● Exercise details:
Read the listing below and copy out every line that holds "with".

═════ Records supplied ═════

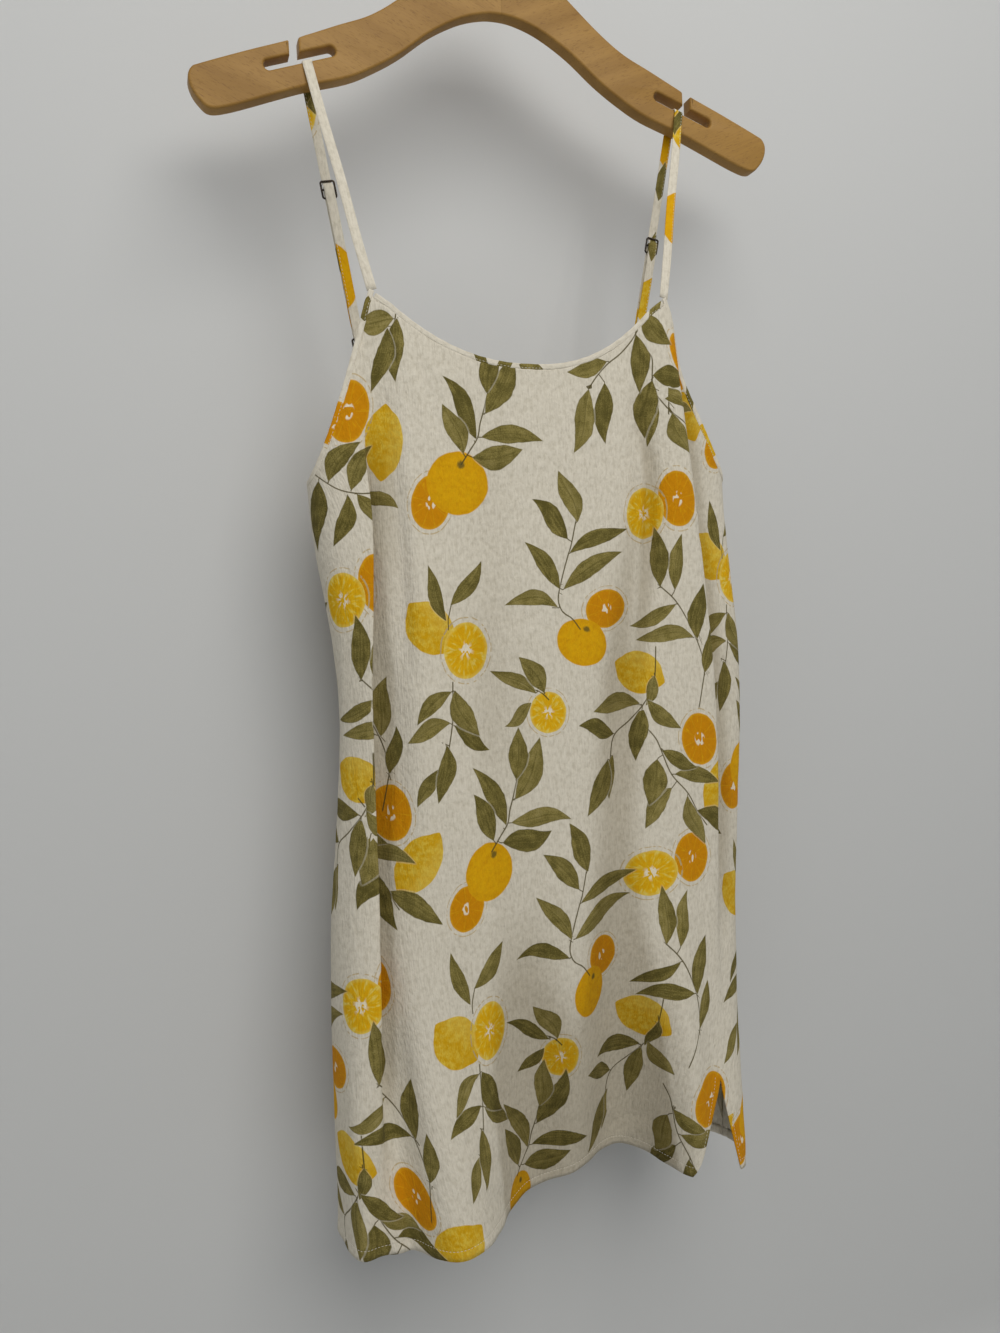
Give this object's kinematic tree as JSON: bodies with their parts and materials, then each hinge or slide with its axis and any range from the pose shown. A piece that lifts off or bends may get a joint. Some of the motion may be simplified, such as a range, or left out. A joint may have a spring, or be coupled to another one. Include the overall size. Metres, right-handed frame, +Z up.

═════
═════ Records supplied ═════

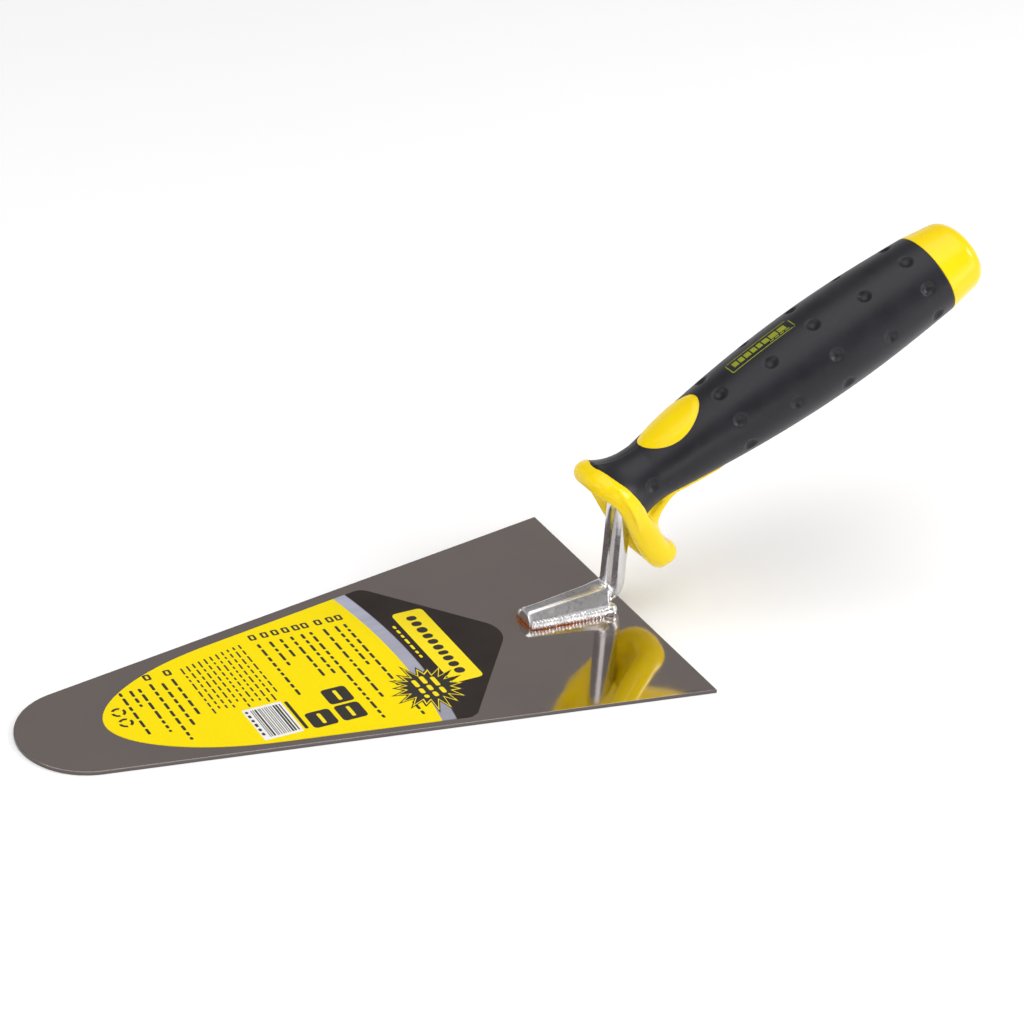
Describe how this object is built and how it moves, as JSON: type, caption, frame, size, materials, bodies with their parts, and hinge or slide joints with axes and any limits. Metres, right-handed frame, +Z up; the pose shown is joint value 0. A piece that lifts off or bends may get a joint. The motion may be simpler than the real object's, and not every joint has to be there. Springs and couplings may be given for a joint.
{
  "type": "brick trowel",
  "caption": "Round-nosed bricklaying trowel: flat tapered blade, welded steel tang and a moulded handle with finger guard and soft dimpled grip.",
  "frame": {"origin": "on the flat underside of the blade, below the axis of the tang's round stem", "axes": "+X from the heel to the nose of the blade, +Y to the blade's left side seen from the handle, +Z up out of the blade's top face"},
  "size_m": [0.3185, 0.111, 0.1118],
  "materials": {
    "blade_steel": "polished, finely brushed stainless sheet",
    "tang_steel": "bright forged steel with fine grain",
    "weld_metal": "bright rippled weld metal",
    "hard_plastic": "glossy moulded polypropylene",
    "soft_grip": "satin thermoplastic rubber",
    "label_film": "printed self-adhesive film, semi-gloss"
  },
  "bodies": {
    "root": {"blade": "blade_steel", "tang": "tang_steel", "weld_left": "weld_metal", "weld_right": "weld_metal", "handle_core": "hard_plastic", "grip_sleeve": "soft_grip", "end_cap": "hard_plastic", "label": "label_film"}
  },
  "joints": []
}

═════

● Expected output:
Give this object's kinematic tree as JSON: bodies with their parts and materials, then each hinge or slide with its axis and any range from the pose shown. A piece that lifts off or bends may get a joint. Some of the motion may be simplified, such as a range, or left out. A joint may have a spring, or be coupled to another one. Include the overall size. Metres, right-handed frame, +Z up.
Describe how this object is built and how it moves, as JSON: type, caption, frame, size, materials, bodies with their parts, and hinge or slide joints with axes and any limits. Metres, right-handed frame, +Z up; the pose shown is joint value 0. A piece that lifts off or bends may get a joint. The motion may be simpler than the real object's, and not every joint has to be there. Springs and couplings may be given for a joint.
  "caption": "Round-nosed bricklaying trowel: flat tapered blade, welded steel tang and a moulded handle with finger guard and soft dimpled grip.",
    "tang_steel": "bright forged steel with fine grain",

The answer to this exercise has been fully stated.